Over a year ago, there appeared one of the few studies of autosomal DNA in Ireland and Britain. If you have English/Welsh, Irish, northern Irish, Highlands Scottish, Lowlands Scottish or Swedish matches, you will want to read this post. Here is the original article and abstract.
Population structure and genome-wide patterns of variation in Ireland and Britain.
Located off the northwestern coast of the European mainland, Britain and Ireland were among the last regions of Europe to be colonized by modern humans after the last glacial maximum. Further, the geographical location of Britain, and in particular of Ireland, is such that the impact of historical migration has been minimal. Genetic diversity studies applying the Y chromosome and mitochondrial systems have indicated reduced diversity and an increased population structure across Britain and Ireland relative to the European mainland. Such characteristics would have implications for genetic mapping studies of complex disease. We set out to further our understanding of the genetic architecture of the region from the perspective of (i) population structure, (ii) linkage disequilibrium (LD), (iii) homozygosity and (iv) haplotype diversity (HD). Analysis was conducted on 3654 individuals from Ireland, Britain (with regional sampling in Scotland), Bulgaria, Portugal, Sweden and the Utah HapMap collection. Our results indicate a subtle but clear genetic structure across Britain and Ireland, although levels of structure were reduced in comparison with average cross-European structure. We observed slightly elevated levels of LD and homozygosity in the Irish population compared with neighbouring European populations. We also report on a cline of HD across Europe with greatest levels in southern populations and lowest levels in Ireland and Scotland. These results are consistent with our understanding of the population history of Europe and promote Ireland and Scotland as relatively homogenous resources for genetic mapping of rare variants.
Though the focus was on genome-wide association studies (GWAS) and linkage disequilibrium, or medical aspects of DNA, this study was groundbreaking in using supercomputing and has enormous implications for the history of the British Isles. It used data from over 3,000 individuals from seven populations:
6. South/Southeast England
Data came from several sources: the International Schizophrenia Consortium, Wellcome Trust Cast Control Consortium 1958 Birth Control Data set, Utah European ancestry population (CEU) and HapMap project.
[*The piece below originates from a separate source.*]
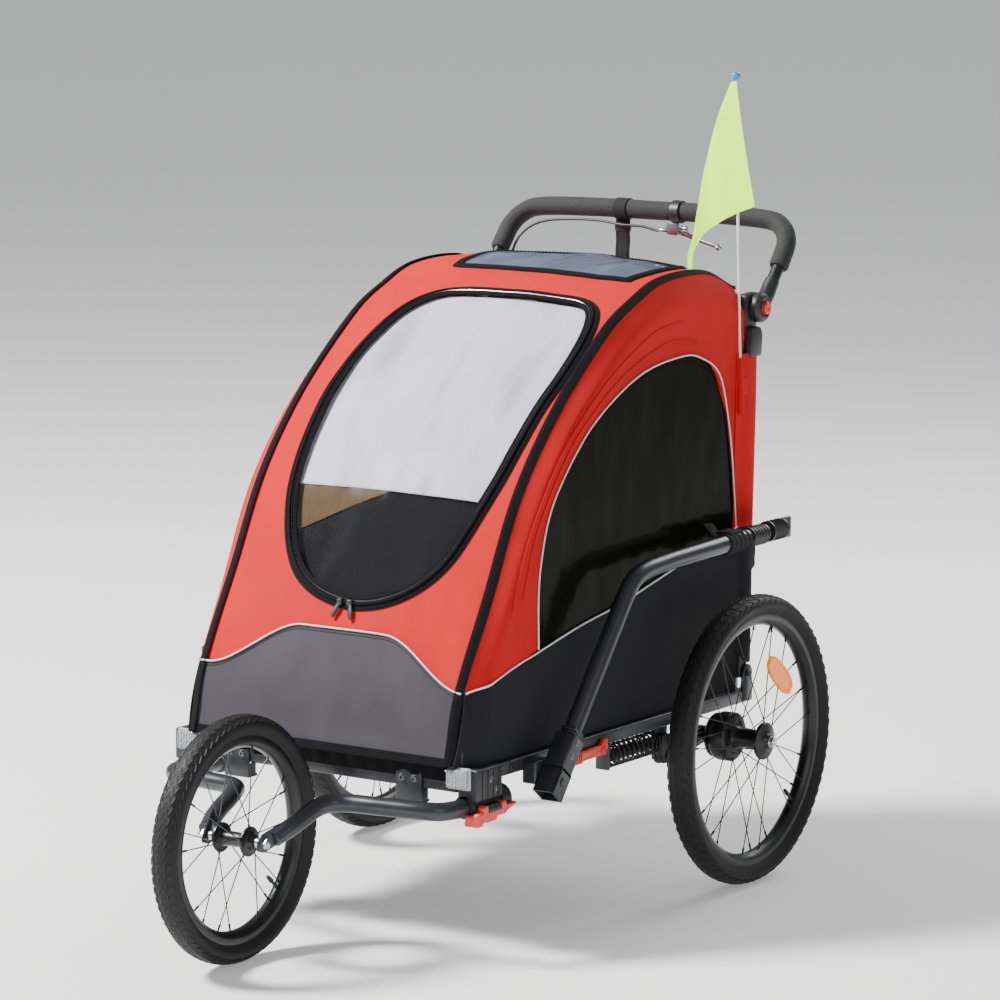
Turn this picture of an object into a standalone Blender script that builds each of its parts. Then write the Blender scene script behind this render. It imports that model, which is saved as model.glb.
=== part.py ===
"""Child bicycle trailer that doubles as a jogger: a folding two-hoop cabin on a tube chassis,
with two sprung rear wheels, a plug-in front wheel and a stowed tow arm.
Metres, +Z up, front towards -Y, the trailer's left side at +X. Positions are written from a
point on the ground under the rear axle; one parent empty then centres the whole trailer."""
import math

import bmesh
import bpy
from mathutils import Vector

# ---------------------------------------------------------------- driving dimensions
GAP = 0.0003                 # between pieces that touch
TURN_STEPS = 32
REAR_RADIUS = 0.250
FRONT_RADIUS = 0.200
TYRE_WIDTH = 0.045
TYRE_DEPTH = 0.037
RIM_DEPTH = 0.017
RIM_WIDTH = 0.028
HALF_TRACK = 0.384
WHEELBASE = 0.948
SPOKES = 16
SPOKE_RADIUS = 0.0012
AXLE_RADIUS = 0.005
AXLE_CLEARANCE = 0.0005
REFLECTOR_PLACE = (0.098, 0.352)
REFLECTOR_LEAN = math.radians(-60)

RAIL_X = 0.285               # centre of a side rail
RAIL_WIDTH = 0.022
RAIL_TOP = 0.305
RAIL_HEIGHT = 0.022
RAIL_FRONT = -0.640
RAIL_REAR = 0.160
CROSSBAR_FRONT = -0.712      # front face of the front crossbar
CROSSBAR_DEPTH = 0.024
BRACKET_INSIDE = 0.260
BRACKET_OUTSIDE = 0.300

RECEIVER_X = 0.272           # sockets that take the fork
RECEIVER_Z = 0.243
RECEIVER_RADIUS = 0.0195
RECEIVER_REAR = -0.600
FORK_RADIUS = 0.014
FORK_CLEARANCE = 0.0008
FORK_INSERTION = 0.080
FORK_HALF_GAP = 0.050        # inner faces of the two dropouts

ARM_PIVOT_Y = -0.125         # suspension arm
ARM_PIVOT_Z = 0.232
ARM_INSIDE = 0.2835
ARM_WIDTH = 0.0135
HANGER_HALF = 0.020
DRUM_RADIUS = 0.042
HUB_INSIDE = HALF_TRACK - 0.0625
HUB_OUTSIDE = HALF_TRACK + 0.040
SPRING_RADIUS = 0.0200
SPRING_WIRE = 0.0022
SPRING_TURNS = 6
SPRING_FRONT = -0.305
SPRING_Z = 0.2575

HOOP_X = 0.250
HOOP_RADIUS = 0.011
HOOP_EAR_X = HOOP_X + HOOP_RADIUS + 0.0015
HOOP_EAR_THICKNESS = 0.006
HOOP_PIVOT = (-0.700, 0.325)
COVER_HALF_WIDTH = 0.260
COVER_THICKNESS = 0.003
COVER_CROWN = 0.018
# side view of the cover's outer edge, from the front sill over the roof to the rear edge
COVER_PROFILE = [(-0.720, 0.330), (-0.695, 0.420), (-0.614, 0.565), (-0.533, 0.715), (-0.422, 0.842),
                 (-0.277, 0.957), (-0.187, 1.002), (-0.097, 1.031), (0.039, 1.034), (0.138, 1.001)]

WINDOW_FOOT = (-0.660, 0.525)        # start and end of the window's chord, side view
WINDOW_HEAD = (-0.210, 1.005)
WINDOW_SHIFT = 0.020
# half of the window: distance from its middle, distance up the chord
WINDOW_HALF = [(0.000, 0.014), (0.060, 0.020), (0.105, 0.050), (0.145, 0.095), (0.174, 0.160),
               (0.193, 0.235), (0.205, 0.320), (0.209, 0.430), (0.202, 0.520), (0.187, 0.580),
               (0.155, 0.625), (0.110, 0.643), (0.000, 0.646)]
FLAP_SCALE = 0.982
FLAP_HINGE = (-0.222, 1.008)

REAR_PIVOT = (0.140, 0.335)
UPRIGHT_X = 0.280
UPRIGHT_RADIUS = 0.011
UPRIGHT_TOP = (0.150, 0.936)
BACKREST_BAR_Z = 0.600
HANDLE_PIVOT = (0.166, 0.968)
HANDLE_DISC = 0.026
HANDLE_INSIDE = 0.2685
HANDLE_SPLIT = 0.2858        # plane between the fixed and the turning half of a handle joint
HANDLE_OUTSIDE = 0.3040
BAR_X = 0.288
BAR_RADIUS = 0.011
BAR_TOP = (0.295, 1.112)
FOAM_RADIUS = 0.017
FOAM_CLEARANCE = 0.0012
BAND_CLEARANCE = 0.0015
BUTTON_RADIUS = 0.0105
BUTTON_POCKET = 0.006
BUTTON_TRAVEL = 0.003
CLAMP_X = 0.050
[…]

The study aimed to describe, statistically, four measures of the Irish and English populations:
1. Population structure
2. Linkage disequilibrium, with consequences for the study of common Irish and English genetic disorders
3. ROH, or runs of homozygosity, essentially a reflection of inbreeding and the remoteness of a population
4. Haplotype diversity (based on SNPs in atDNA)
The main conclusion was that Irish/English formed a separate and unique population since the Ice Age very different from either Bulgarian (SE Europe) or Portuguese (SW Europe), with great affinities to Sweden or Scandinavian populations (p. 1250). For instance, "the breakdown and patterning of LD [linkage disequilibrium] ... is virtually indistinguishable among the Irish, Scottish, southern English, Swedish..." (p. 1250).
"Diversity across Britain and Ireland is reduced in comparison with mainland European populations, with Scotland and Ireland having lower levels than southern England (p. 1251)."
The study postulates that Irish and English proneness to genetic disease came about as a result of population stasis or unchanging conditions. The agricultural revolution swept in a lot of additions to the gene pool in most of Europe, including Southeast England, but in areas like Ireland, Scotland and Sweden the same population stayed on the land with little increase, in fact with a negative effect during the Norse migrations of the 10th century and the Irish Potato Famine. The study mentions a "kinship effect" apparent in Irish and Scottish clan histories (p. 1254).
The surprising suggestion is that there will now be a groundswell of research into "Irish" and "Scottish" and "English" diseases comparable to Jewish diseases.
A related study is:
A. Auton, K. Bryc, A. Boyko, K. Lohmueller, J. Novembre, A. Reynolds, A.
Indap, M. H. Wright, J. Degenhardt, R. Gutenkunst, K. S. King, M. R.
Nelson and C. D. Bustamante, Global distribution of genomic diversity
underscores rich complex history of continental human populations,
Genome Research, February 2009. Abstract.